When I grow up, I want to be a ninja

This is no longer a vacation. It’s a quest. It’s a quest for fun.”
Clark Griswold

We logged 2000 miles on the family vacation in August, driving first to New Mexico to see family—good people, strange people—then road tripping it in the station wagon to Port Aransas, the epicenter of the Redneck Riviera, with our old pals the Tubres.

On the road, both the kids threw up, the dogs had the squirts, Slade—21 months old then—talked and yelled for hours that felt like weeks, and Eli, when not playing videos games or watching movies or vomiting, asked lots of questions:

Eli: How many roads are there in the world?

Me: 300.

. . . . .

Eli: What if you couldn’t ever go pee ever again?

Me: Uh.

Eli: I bet you’d die.
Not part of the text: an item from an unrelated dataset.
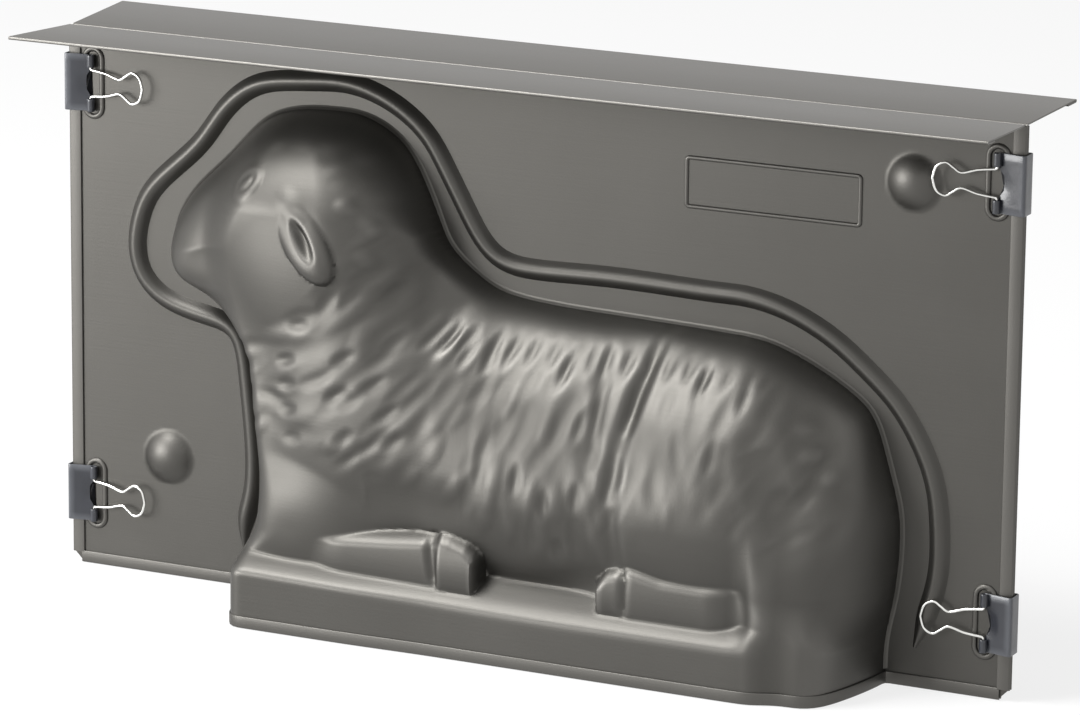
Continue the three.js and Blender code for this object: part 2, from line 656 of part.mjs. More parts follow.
// The clip's sheet. The middle of each curl is cut out, which leaves two short tubes with a notch between.
function makeClip() {
  const body = new THREE.ExtrudeGeometry(clipSection(), { depth: CLIP_LENGTH, bevelEnabled: false });
  body.translate(0, 0, -CLIP_LENGTH / 2);
  let solid = toSolid(body);
  const gap = CLIP_LENGTH - 2 * TUBE_LENGTH;
  const cutStart = TUBE_X - CURL_RADIUS - CLIP_SHEET;
  const cutSize = 2 * (CURL_RADIUS + CLIP_SHEET) + TUBE_BORE;
  for (const side of [-1, 1]) {
    const cut = new THREE.BoxGeometry(cutSize, cutSize, gap);
    cut.translate(cutStart + cutSize / 2, side * TUBE_Y, 0);
    solid = solid.subtract(toSolid(cut));
    const notch = new THREE.CylinderGeometry(CLIP_NOTCH_RADIUS, CLIP_NOTCH_RADIUS, cutSize, NOTCH_SIDES);
    notch.translate(cutStart, side * TUBE_Y, 0);
    solid = solid.subtract(toSolid(notch));
  }
  return toGeometry(solid);
}

// A round wire along a flat path in the plane x, z, with both ends closed.
function makeWire(path, diameter) {
  const corners = [];
  const indices = [];
  const across = new THREE.Vector3(0, 1, 0);
  path.forEach((p, i) => {
    const before = path[Math.max(i - 1, 0)];
    const after = path[Math.min(i + 1, path.length - 1)];
    const tangent = after.clone().sub(before).normalize();
    const beside = new THREE.Vector3().crossVectors(across, tangent);
    for (let k = 0; k < WIRE_SIDES; k += 1) {
      const angle = ((2 * k + 1) * Math.PI) / WIRE_SIDES;
      const corner = p.clone().addScaledVector(beside, (Math.cos(angle) * diameter) / 2);
      corners.push(corner.addScaledVector(across, (Math.sin(angle) * diameter) / 2));
    }
  });
  for (let i = 0; i + 1 < path.length; i += 1) {
    for (let k = 0; k < WIRE_SIDES; k += 1) {
      const a = i * WIRE_SIDES + k;
      const b = i * WIRE_SIDES + ((k + 1) % WIRE_SIDES);
      indices.push(a, b, a + WIRE_SIDES, b, b + WIRE_SIDES, a + WIRE_SIDES);
    }
  }
  const lastRing = (path.length - 1) * WIRE_SIDES;
  for (let k = 1; k + 1 < WIRE_SIDES; k += 1) {
    indices.push(0, k + 1, k, lastRing, lastRing + k, lastRing + k + 1);
  }
  const geometry = new THREE.BufferGeometry();
  geometry.setFromPoints(corners);
  geometry.setIndex(indices);
  return geometry;
}

// A lever is one bent wire: two feet that turn in the tubes, two arms drawn in to a waist, and a loop.
function leverPath() {
  const footEnd = CLIP_LENGTH / 2 - WIRE_SIDE_PLAY;
  const armZ = CLIP_LENGTH / 2 - TUBE_LENGTH - WIRE_SIDE_PLAY - WIRE / 2;
  const at = (x, z) => new THREE.Vector3(x, 0, z);
  const along = LEVER_REACH_SHARES;
  const arm = new THREE.CatmullRomCurve3([
    at(WIRE_BEND, armZ),
    at(LEVER_REACH * along.shoulder, (2 * armZ + LEVER_WAIST / 2) / 3),
    at(LEVER_REACH * along.waist, LEVER_WAIST / 2),
    at(LEVER_REACH * along.flare, (LEVER_WAIST + LEVER_LOOP) / 4),
    at(LEVER_REACH * along.widest, LEVER_LOOP / 2),
    at(LEVER_REACH * along.crown, LEVER_LOOP * LEVER_CROWN_SHARE),
    at(LEVER_REACH, 0),
  ]);
  const bend = WIRE_BEND * (1 - Math.SQRT1_2);
  const upper = [
    at(0, footEnd),
    at(0, armZ + WIRE_BEND),
    at(bend, armZ + bend),
    ...arm.getPoints(LEVER_STEPS),
  ];
  const lower = upper.slice(0, -1).map((p) => at(p.x, -p.z)).reverse();
  return [...upper, ...lower];
}

const mould = new THREE.Group();
mould.add(named("front_shell", makeShell(-1), DARK_COATING));
mould.add(named("rear_shell", makeShell(1), DARK_COATING));

const clipShape = makeClip();
const leverShape = makeWire(leverPath(), WIRE);
const clipX = PLATE_WIDTH / 2 + CLIP_SHEET + CLIP_SEAT_GAP;
for (const [level, heightShare] of Object.entries(CLIP_HEIGHT_SHARES)) {
  for (const [hand, direction] of [["left", -1], ["right", 1]]) {
    const clip = new THREE.Group();
    clip.position.set(direction * clipX, 0, heightShare * PLATE_HEIGHT);
    clip.rotation.z = direction < 0 ? 0 : Math.PI;
    clip.add(named(`clip_${level}_${hand}`, clipShape, CLIP_ENAMEL));
    for (const [face, side] of [["front", -1], ["rear", 1]]) {
      const lever = named(`lever_${level}_${hand}_${face}`, leverShape, BRIGHT_NICKEL);
      const localSide = direction < 0 ? side : -side;
      lever.position.set(TUBE_X, localSide * TUBE_Y, 0);
      lever.rotation.z = localSide * LEVER_TILT;
      clip.add(lever);
    }
    mould.add(clip);
  }
}

export default mould;
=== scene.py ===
# %% [markdown]
# # A lamb cake mould in Blender
#
# The real object is two halves pressed from thin sheet steel with a dark non-stick coating. They meet face to
# face, and four foldback clips with bright wire levers hold them shut while the lamb bakes between them.
#
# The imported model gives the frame: where each half, clip and lever is, and what moves. This script keeps
# that frame and makes the surfaces that are seen: the sculpted wool, the folded hems, the rolled tubes of
# the clips. All shapes are worked out in millimetres and turned to metres when a mesh is made.

import bpy
import numpy as np
from mathutils import Matrix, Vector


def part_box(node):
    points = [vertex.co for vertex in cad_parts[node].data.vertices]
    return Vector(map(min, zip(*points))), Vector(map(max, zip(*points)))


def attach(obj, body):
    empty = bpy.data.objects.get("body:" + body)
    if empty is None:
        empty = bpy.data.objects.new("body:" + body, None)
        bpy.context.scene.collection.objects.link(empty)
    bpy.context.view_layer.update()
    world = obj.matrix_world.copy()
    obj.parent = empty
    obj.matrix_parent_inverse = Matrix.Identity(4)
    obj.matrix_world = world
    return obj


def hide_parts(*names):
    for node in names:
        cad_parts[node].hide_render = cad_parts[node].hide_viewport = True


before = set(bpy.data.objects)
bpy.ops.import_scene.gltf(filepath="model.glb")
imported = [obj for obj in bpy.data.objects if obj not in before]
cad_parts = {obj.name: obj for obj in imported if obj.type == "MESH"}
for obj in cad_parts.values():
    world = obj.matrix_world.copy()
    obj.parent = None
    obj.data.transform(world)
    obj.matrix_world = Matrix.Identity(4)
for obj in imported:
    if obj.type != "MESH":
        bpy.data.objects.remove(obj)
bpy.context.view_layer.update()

MM = 0.001

# %% [markdown]
# ## The camera
#
# A camera is a place and three turns. These were fitted to the straight edges of the plates in the
# photograph, so the render can be laid over it. The focal length is first known in pixels of a picture 1080
# wide, and the lens of a 36 mm sensor follows from it.

# %% Camera
PICTURE_WIDTH = 1080
FOCAL_PIXELS = 5765
SENSOR = 36.0
FAR_CLIP = 20.0
CAMERA_PLACE = np.array([787.7, -1606.0, 534.7])
YAW, PITCH, ROLL = np.radians([26.0, 13.96, 0.64])


def camera_turn(yaw, pitch, roll):
    """The camera's right, up and backward directions.

    Level right is the x axis turned by the yaw, forward is tipped down by the pitch, up is their cross
    product, and the roll then turns right and up about forward.
    """
    level = np.array([np.cos(yaw), np.sin(yaw), 0.0])
    forward = np.array([-np.sin(yaw) * np.cos(pitch), np.cos(yaw) * np.cos(pitch), -np.sin(pitch)])
    upright = np.cross(level, forward)
    right = level * np.cos(roll) + upright * np.sin(roll)
    up = upright * np.cos(roll) - level * np.sin(roll)
    return np.stack([right, up, -forward], axis=1)


camera_data = bpy.data.cameras.new("camera")
camera_data.sensor_width = SENSOR
camera_data.lens = FOCAL_PIXELS / PICTURE_WIDTH * SENSOR
camera_data.clip_end = FAR_CLIP
camera = bpy.data.objects.new("camera", camera_data)
bpy.context.scene.collection.objects.link(camera)
placed = np.eye(4)
placed[:3, :3] = camera_turn(YAW, PITCH, ROLL)
placed[:3, 3] = CAMERA_PLACE * MM
camera.matrix_world = Matrix(placed)
bpy.context.scene.camera = camera
print("camera: lens", round(camera_data.lens, 1), "mm")

# %% [markdown]
# ## Sizes of the sheet
#
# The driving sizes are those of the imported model. Heights and widths of the plate come first, then the folds,
# the raised bead and the domes that lock the two halves together.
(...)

Everybody has to pee and poop.

Me: Except butterflies. They don’t poop.

Eli: No, Dad, you’re wrong. Everything poops. Ever. Eee. Thing.

Me: Except butterflies.

. . . . .

Eli: You know what I want to be when I grow up?

Sally: What?

Eli: A ninja.

Sally: A ninja? You want to be a ninja?

Eli: Totally, dude. I’d kill all the bad guys. Pew, pew, pow, pow. That’d be awesome.

. . . . .

Eli: What if everybody in the whole world moved to Texas?

Sally: Um.

Eli: It’d be crazy, dude. Everybody would be fighting everyone all the time.

Sally: Good thing you’re going to be a ninja then.
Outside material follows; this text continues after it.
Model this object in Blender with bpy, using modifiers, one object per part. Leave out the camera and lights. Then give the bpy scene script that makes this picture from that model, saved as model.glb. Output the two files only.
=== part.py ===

Family vacations aren’t about relaxation and fun. I learned that as a child, and I see that still as a dad. They’re about busting up routines, seeing people who matter, experiencing the world beyond, and surviving. Most of all surviving.

Or maybe most of all connecting with the kids and Sally who I see so little of.
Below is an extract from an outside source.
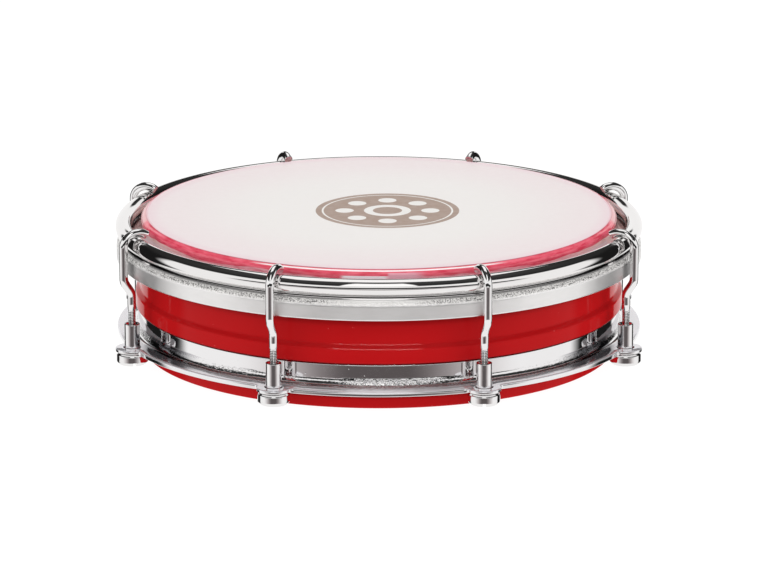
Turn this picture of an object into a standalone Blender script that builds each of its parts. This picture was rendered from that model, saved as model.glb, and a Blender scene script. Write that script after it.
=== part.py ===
"""Small one-headed frame drum with a tuned plastic head.

A turned plastic shell carries a pressed steel tension ring under its shoulder.
Eight J-hooks hang over a rolled counter hoop and run down into eight slotted
tuning nuts, whose heads pull the ears of the tension ring upwards.  The counter
hoop presses the flesh hoop of the drumhead down, which stretches the film over
the shell's bearing edge.

Frame: +Z up, origin at the centre of the shell's lower rim, front towards -Y.
Lengths below are in millimetres and are turned into metres when built.
"""

import math

import bmesh
import bpy

MM = 0.001

# ---------------------------------------------------------------- dimensions
RING_SEGMENTS = 48  # facets of the large turned rings

# shell
SHELL_INNER_R = 72.0
SHELL_SPIGOT_R = 74.6  # lower part, inside the tension ring
SHELL_BELLY_R = 76.8  # proud band that shoulders on the tension ring
SHELL_UPPER_R = 75.5  # upper part
SHELL_NECK_R = 74.25  # next to the bearing edge, inside the drumhead's collar
SHELL_TAPER_LOW_Z = 36.0
SHELL_TAPER_HIGH_Z = 38.2
SHELL_SHOULDER_Z = 14.4
SHELL_STEP_LOW_Z = 19.05
SHELL_STEP_HIGH_Z = 20.25
SHELL_EDGE_R = 72.75  # bearing edge
SHELL_TOP_Z = 42.65

# drumhead
FILM_T = 0.3
FILM_TOP_Z = 43.25
FILM_FLAT_R = 72.9
FILM_COLLAR_R = 74.9
FILM_EDGE_ROUND = 2.0
FILM_TUCK_R = 79.1  # where the film ends, inside the flesh hoop's channel
FILM_TUCK_Z = 31.7

# flesh hoop, a U-channel that is open at the top
FLESH_INNER_R = 77.5
FLESH_OUTER_R = 80.7
FLESH_WALL = 0.7
FLESH_BOTTOM_Z = 30.5
FLESH_INNER_TOP_Z = 34.8
FLESH_OUTER_TOP_Z = 35.3

# counter hoop
BEAD_R = 80.25  # radius of the rolled bead's centre line
BEAD_Z = 39.3
BEAD_SECTION_R = 2.65
SKIRT_OUTER_R = 82.6
SKIRT_INNER_R = 81.35
SKIRT_BOTTOM_Z = 29.4
SKIRT_TOP_Z = 33.8

# tension ring
BAND_INNER_R = 74.9
BAND_OUTER_R = 76.1
BAND_TOP_Z = 14.1
FLANGE_LOW_Z = 6.3
FLANGE_HIGH_Z = 7.5
FLANGE_R = 82.6
FLANGE_LIP = 0.4  # the flange's edge is turned down by this between the ears
FILLET_R = 1.9
EAR_R = 5.25
EAR_FILLET_R = 1.4
EAR_HOLE_R = 2.72

# lugs
LUG_COUNT = 8
LUG_FIRST_DEG = 22.5  # from -Y, so that the front lies between two hooks
LUG_R = 82.8  # radius of the circle on which the nuts turn

# hooks, in the plane of one lug: x is outwards from the lug's axis
HOOK_ROD_R = 1.35
HOOK_SHANK_R = 1.33
HOOK_THREAD_R = 1.15
HOOK_LEG_X = 2.5
HOOK_CURL_X = -2.3
HOOK_CURL_Z = 39.3
HOOK_CURL_HALF_WIDTH = 4.8
HOOK_CURL_HALF_HEIGHT = 4.35
HOOK_TIP_DEG = 126.0
HOOK_JOG_TOP_Z = 29.6
HOOK_JOG_LOW_Z = 23.6
HOOK_THREAD_TOP_Z = 19.4
HOOK_END_Z = 5.4

# tuning nuts
NUT_HEAD_R = 5.05
NUT_HEAD_LOW_Z = 2.3
NUT_HEAD_TOP_Z = 5.95
NUT_SLEEVE_R = 2.42
NUT_TOP_Z = 15.1
NUT_BORE_R = 1.45
NUT_BORE_END_Z = 4.7
NUT_SLOT_WIDTH = 1.05
NUT_SLOT_DEPTH = 1.2
NUT_SEGMENTS = 12

for old in list(bpy.data.objects):
    bpy.data.objects.remove(old, do_unlink=True)


# ------------------------------------------------------------------- helpers
def material(name, colour, roughness, metallic, coat=0.0):
    mat = bpy.data.materials.new(name)
    mat.use_nodes = True
    shader = mat.node_tree.nodes["Principled BSDF"]
    shader.inputs["Base Color"].default_value = (*colour, 1.0)
    shader.inputs["Roughness"].default_value = roughness
    shader.inputs["Metallic"].default_value = metallic
    shader.inputs["Coat Weight"].default_value = coat
    mat.diffuse_color = (*colour, 1.0)
    return mat


def link(name, data, parent=None):
    ob = bpy.data.objects.new(name, data)
    bpy.context.scene.collection.objects.link(ob)
    if parent is not None:
        ob.parent = parent
    return ob


def finish(bm, name, mat, sharp_deg=32.0):
    """Turn a bmesh into a smooth-shaded mesh whose faces point outwards."""
    bmesh.ops.remove_doubles(bm, verts=list(bm.verts), dist=2e-6)
    bmesh.ops.recalc_face_normals(bm, faces=list(bm.faces))
    mesh = bpy.data.meshes.new(name)
    bm.to_mesh(mesh)
    bm.free()
    mesh.materials.append(mat)
    mesh.shade_smooth()
    mesh.set_sharp_from_angle(angle=math.radians(sharp_deg))
    return mesh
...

Whatever they are, I believe in family vacations, even if they’re expensive and the car smells like spilled milk for months and my ears are still ringing from the ruckus in the back seat.

In fact, Sally and I started scheming about our next outing almost as soon as we returned, and then the other night, Sally said she and I and the boys should leave the country next summer.

“You’re not right in the head,” I told her. “You realize that, right?”

And then I told her I was game. I suppose that means I’m not right in the head, either.